There was a sealer that was used by GM on the assembly line, but it stayed gooey for decades. The modern equivalent is 3M Bedding and Sealing Compound. It stays sticky and will keep its seal as the rubber gasket and windshield frame flex over the years. And yes, it is a mess to clean up.
If it seems that I was talking about a curing type of adhesive then that is an incorrect assumption. I was just quoting what is stated in the AIM's and Shop manual. I never stated what type to use; I was just stating that per the manuals, something is used.
GaryS,
My partsman described the same method with a cord around the rubber that you stated. I've ordered the windshield and will have a follow-up next week.
Brian(stngry63)
In response to insurance, the car is only covered with liability and uninsured motorist. This may be a shock and not very smart to some, but I've done it this way on all of the Midyears that I've had since about 1986. Financially I would come out ahead even if the car was just about totaled since I stick to tired drivers. I only get insurance for things that would cause a financial burden if lost; not just for financial pain. To me, a lot of insurance and extended waranties are for peace of mind; not for getting ahead in the long run. Even though the '63 is a second car, it still got over 10,000 miles last year. I'll get off my soap box. Again, full report on the windshield next week...
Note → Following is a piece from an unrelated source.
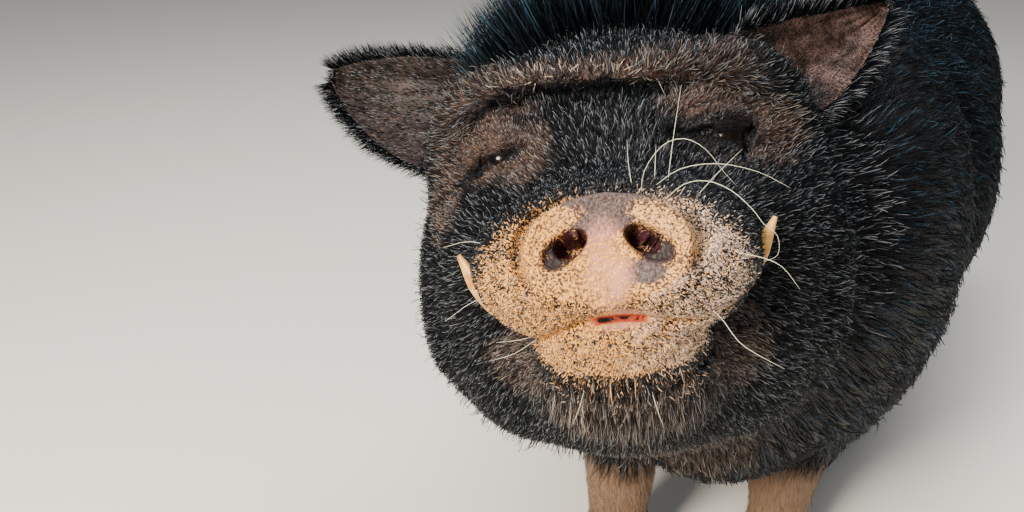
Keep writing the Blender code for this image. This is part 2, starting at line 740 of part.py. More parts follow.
def part_body(body, collection):
    """Makes an object of each piece of the cut body, named by the anchor nearest to it."""
    anchors = {
        "head": HEAD_FRAME @ Vector((0.0, 0.110, 0.0)),
        "neck": (HEAD_CUT[0] + NECK_CUT[0]) / 2,
        "torso": Vector((0.0, 0.050, 0.300)),
        "tail": bent((0.010, 0.530, 0.320)),
    }
    for name, _, sole in feet():
        anchors[name.replace("_", "leg_")] = bent(sole + Vector((0.0, 0.0, 0.110)))
    mesh = bmesh.new()
    mesh.from_mesh(body.data)
    named = {}
    for part in loose_parts(mesh):
        middle = sum((vertex.co for vertex in part), Vector()) / len(part)
        name = min(anchors, key=lambda key: (anchors[key] - middle).length)
        named.setdefault(name, part)
    for name, part in named.items():
        piece = mesh.copy()
        kept = {vertex.index for vertex in part}
        piece.verts.ensure_lookup_table()
        others = [vertex for vertex in piece.verts if vertex.index not in kept]
        bmesh.ops.delete(piece, geom=others, context="VERTS")
        linked(name, piece, collection)
    mesh.free()
    bpy.data.objects.remove(body)


def hoof(name, sole, place, collection):
    """One toe's hoof: half of a tapered oval drum, with the cleft between it and the other."""
    mesh = bmesh.new()
    bmesh.ops.create_cone(mesh, cap_ends=True, segments=20, radius1=1.0, radius2=1.0, depth=1.0)
    for vertex in mesh.verts:
        low = vertex.co.z < 0.0
        wide, long = HOOF_SOLE if low else HOOF_TOP
        vertex.co.x *= wide
        vertex.co.y = vertex.co.y * long - (HOOF_SLANT if low else 0.0)
        vertex.co.z = 0.0 if low else HOOF_HEIGHT - GAP
    front = Vector((place * CLEFT_FRONT / 2, -HOOF_SOLE[1] - HOOF_SLANT, 0.0))
    back = Vector((place * CLEFT_BACK / 2, HOOF_SOLE[1], 0.0))
    across = (back - front).cross(Vector((0.0, 0.0, 1.0))) * place
    geometry = mesh.verts[:] + mesh.edges[:] + mesh.faces[:]
    split = bmesh.ops.bisect_plane(mesh, geom=geometry, plane_co=front, plane_no=across, clear_inner=True)
    rim = [edge for edge in split["geom_cut"] if isinstance(edge, bmesh.types.BMEdge)]
    bmesh.ops.contextual_create(mesh, geom=rim)
    bmesh.ops.recalc_face_normals(mesh, faces=mesh.faces)
    bmesh.ops.translate(mesh, verts=mesh.verts, vec=bent(sole))
    return linked(name, mesh, collection)


def add_hooves(collection):
    """Two hooves on each foot."""
    for name, side, sole in feet():
        for place, across in (("inner", -side), ("outer", side)):
            hoof(f"hoof_{name}_{place}", sole, across, collection)


def colour(made, finish):
    """Gives an object a material of its own."""
    shade, roughness = finish
    material = bpy.data.materials.new(made.name)
    material.use_nodes = True
    principled = material.node_tree.nodes["Principled BSDF"]
    linear = [(int(shade[i : i + 2], 16) / 255) ** 2.2 for i in (0, 2, 4)]
    principled.inputs["Base Color"].default_value = (*linear, 1.0)
    principled.inputs["Roughness"].default_value = roughness
    principled.inputs["Metallic"].default_value = 0.0
    made.data.materials.clear()
    made.data.materials.append(material)


def finish_of(name):
    """A piece's colour and roughness, by its name."""
    if name.startswith("eye"):
        return EYE_BROWN
    if name.startswith("tusk"):
        return IVORY
    if name.startswith(("hoof", "dewclaw")):
        return HORN
    return PALE_SOCK if name.startswith("foreleg") else BLACK_COAT


def stand(collection):
    """Hangs every piece on an empty that brings the middle of the model over the origin."""
    made_of = list(collection.objects)
    corners = [made.matrix_world @ Vector(corner) for made in made_of for corner in made.bound_box]
    low = [min(corner[axis] for corner in corners) for axis in (0, 1)]
    high = [max(corner[axis] for corner in corners) for axis in (0, 1)]
    base = bpy.data.objects.new("stand", None)
    base.location = (-(low[0] + high[0]) / 2, -(low[1] + high[1]) / 2, 0.0)
    for made in made_of:
        made.parent = base
    collection.objects.link(base)


def main():
    """Models the pig."""
    for old in list(bpy.data.objects):
        bpy.data.objects.remove(old)
    pig = bpy.data.collections.new("domestic_pig")
    cutters = bpy.data.collections.new("cutters")
    for made in (pig, cutters):
        bpy.context.scene.collection.children.link(made)
    body = body_mesh(pig)
    add_locks(body, cutters)
    skin = grown_skin(body)
    cut_body(body, cutters)
    part_body(body, pig)
    for side, letter in ((1.0, "l"), (-1.0, "r")):
        make_ear(f"ear_{letter}", side, skin, cutters, pig)
    for name, form in head_forms():
        linked(name, piece_mesh(form, HEAD_FRAME), pig)
    for name, form in dewclaws():
        linked(name, piece_mesh(form, Matrix.Identity(4)), pig)
    add_hooves(pig)
    for made in pig.objects:
        colour(made, finish_of(made.name))
    stand(pig)


if __name__ == "__main__":
    main()
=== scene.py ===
"""A life-size domestic pig: a black pot-bellied boar with a dusty snout, as a museum shows it.

The skin is one surface where melted masses end. Every hair is a thin tapered blade, rooted in
that skin and combed back along the body. Lengths are metres, and the pig faces -Y.
"""

import math

import bmesh
import bpy
import numpy as np
from bpy.props import FloatProperty, FloatVectorProperty, IntProperty, PointerProperty
from mathutils import Color, Matrix, Vector


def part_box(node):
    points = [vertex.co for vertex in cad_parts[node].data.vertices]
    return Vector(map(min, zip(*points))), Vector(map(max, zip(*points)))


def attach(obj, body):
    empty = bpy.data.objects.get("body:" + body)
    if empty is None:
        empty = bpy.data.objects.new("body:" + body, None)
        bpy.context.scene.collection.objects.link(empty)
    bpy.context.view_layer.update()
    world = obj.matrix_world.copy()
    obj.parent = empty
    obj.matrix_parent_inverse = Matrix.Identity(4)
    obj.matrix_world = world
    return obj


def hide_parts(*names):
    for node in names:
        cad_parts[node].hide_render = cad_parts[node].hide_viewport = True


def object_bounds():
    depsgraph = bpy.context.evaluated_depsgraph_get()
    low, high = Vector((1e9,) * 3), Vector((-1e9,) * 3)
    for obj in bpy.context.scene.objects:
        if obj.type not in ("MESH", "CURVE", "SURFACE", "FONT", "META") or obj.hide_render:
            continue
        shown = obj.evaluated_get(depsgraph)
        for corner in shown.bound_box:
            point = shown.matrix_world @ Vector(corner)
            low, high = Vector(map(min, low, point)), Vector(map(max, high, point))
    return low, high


bl_info = {
    "name": "Domestic pig",
    "version": (1, 0, 0),
    "blender": (4, 5, 0),
    "location": "View3D > Sidebar > Pig",
    "description": "Skin, coat, ears, eyes, tusks and hooves of a pot-bellied boar",
    "category": "Add Mesh",
}

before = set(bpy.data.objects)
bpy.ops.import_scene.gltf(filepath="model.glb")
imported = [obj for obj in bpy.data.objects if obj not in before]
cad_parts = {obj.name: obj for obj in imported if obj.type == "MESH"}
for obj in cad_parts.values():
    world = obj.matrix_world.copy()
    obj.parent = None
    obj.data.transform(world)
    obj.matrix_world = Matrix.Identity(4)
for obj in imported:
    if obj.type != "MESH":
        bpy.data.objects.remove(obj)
CAD_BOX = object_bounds()
SIDES = {"left": 1.0, "right": -1.0}


def turned(degrees, axis):
    """The 3 x 3 matrix of a turn about X, Y or Z."""
    return np.array(Matrix.Rotation(math.radians(degrees), 3, axis))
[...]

It's tempting to try to install it yourself but most people I've heard from say for the cost to have a professional install one, it's cheap insurance. Yes - sealer is necessary. :steering:
I have done this project with Brutal64's windshield, it is a pain in the rear. The whole install is very difficult with six hands working all of the time. When it was all said and done the windshield broke within a week's time because of stress that was put on it from either the trim or the rubber windshield mount. If I do mine I will have it done with outside professional help. Some things are just worth paying for, and this is one of them. :yesnod:
I did enjoy the learning experience though, just glad it wasn't my car.